What is the number of lines containing the word "return"? Give that number alone.

= = = =

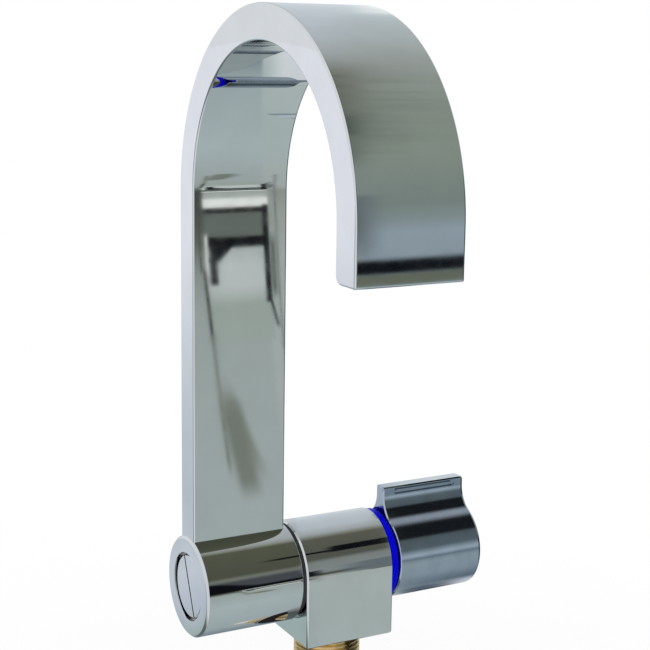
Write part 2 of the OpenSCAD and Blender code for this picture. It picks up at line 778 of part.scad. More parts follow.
module spindle_o_ring() {
    color(rubber) o_ring_x(shaft_ring_x, spindle_r - shaft_ring_depth + grip_gap, shaft_ring_t);
}

module rotating_disc() {
    color(ceramic) difference() {
        rod(rotating_disc_x, flange_x, disc_r - seat_gap);
        // two notches that are open at the rim
        for (side = [-1, 1])
            translate([rotating_disc_x - past, 0, axis_h + side * disc_r * notch_place]) rotate([0, 90, 0])
                cylinder(h = disc_t + 2 * past, r = notch_r);
    }
}

// Radius of the cam at an angle past the plunger, in degrees: it rises evenly and then drops back
function cam_radius(turn) = cam_r + cam_rise_per_degree * (turn <= quarter_turn + cam_lead ? turn : -cam_lead);

module switch_cam() {
    color(white_plastic) difference() {
        translate([cam_x0, 0, axis_h]) rotate([90, 0, 90]) linear_extrude(cam_t)
            polygon([for (turn = [-cam_lead : cam_step : 360 - cam_lead - cam_step])
                cam_radius(turn) * [cos(-90 - turn), sin(-90 - turn)]]);
        rod(cam_x0 - past, cam_x0 + cam_t + past, spindle_hole_r);
    }
}

body_block();
foot_seal();
threaded_shank();
rubber_washer();
clamp_washer();
backnut();
inlet_tail();
tail_o_ring();
cable_grommet();
pivot_spigot();
spigot_o_rings();
thrust_washer();
retaining_screw();
friction_washer();
cold_ring();
cartridge_body();
cartridge_seal();
fixed_disc();
cartridge_nut();
switch_case();
switch_terminals();
switch_plunger();
spout();
spout_bushes();
outlet_insert();
outlet_seal();
knob();
knob_grub_screw();
spindle();
spindle_o_ring();
rotating_disc();
switch_cam();
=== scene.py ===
"""Looks of a folding caravan tap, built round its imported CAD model.

Meshes are shaped in millimetres in the CAD frame and scaled once, when a piece is placed:
+Z is up out of the worktop, +X runs along the pivot axis towards the knob, and the spout
arches towards -Y.
"""

import logging
import math
from dataclasses import dataclass
from enum import Enum
from typing import Callable, Optional, Sequence

import bmesh
import bpy
from bmesh.types import BMEdge, BMesh, BMFace, BMVert
from mathutils import Matrix, Vector

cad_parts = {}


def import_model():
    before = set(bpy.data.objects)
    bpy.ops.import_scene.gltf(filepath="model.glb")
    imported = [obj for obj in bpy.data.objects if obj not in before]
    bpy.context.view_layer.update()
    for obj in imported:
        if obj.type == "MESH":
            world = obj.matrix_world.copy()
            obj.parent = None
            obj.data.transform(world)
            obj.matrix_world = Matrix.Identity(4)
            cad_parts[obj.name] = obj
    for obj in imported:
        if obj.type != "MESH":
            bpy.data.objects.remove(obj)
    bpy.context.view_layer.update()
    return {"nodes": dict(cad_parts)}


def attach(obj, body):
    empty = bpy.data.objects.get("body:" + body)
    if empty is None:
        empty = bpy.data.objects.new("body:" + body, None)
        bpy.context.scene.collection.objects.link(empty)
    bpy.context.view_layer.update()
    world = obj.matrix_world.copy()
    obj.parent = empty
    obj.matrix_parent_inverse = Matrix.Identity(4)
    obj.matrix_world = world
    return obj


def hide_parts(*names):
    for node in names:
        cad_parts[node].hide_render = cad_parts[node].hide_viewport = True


LOG = logging.getLogger("tap")
MILLIMETRE = 0.001
AXIS_HEIGHT = 21.6
BODY_RADIUS = 16.0
ARCH_Y = -48.2
ARCH_Z = 145.6
ARCH_OUTER_RADIUS = 54.2
CUT_PAST = 1.0
MERGE_DISTANCE = 0.001
NEAR = 0.01
SMOOTH_ANGLE = math.radians(38)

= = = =

=== Worked solution ===
2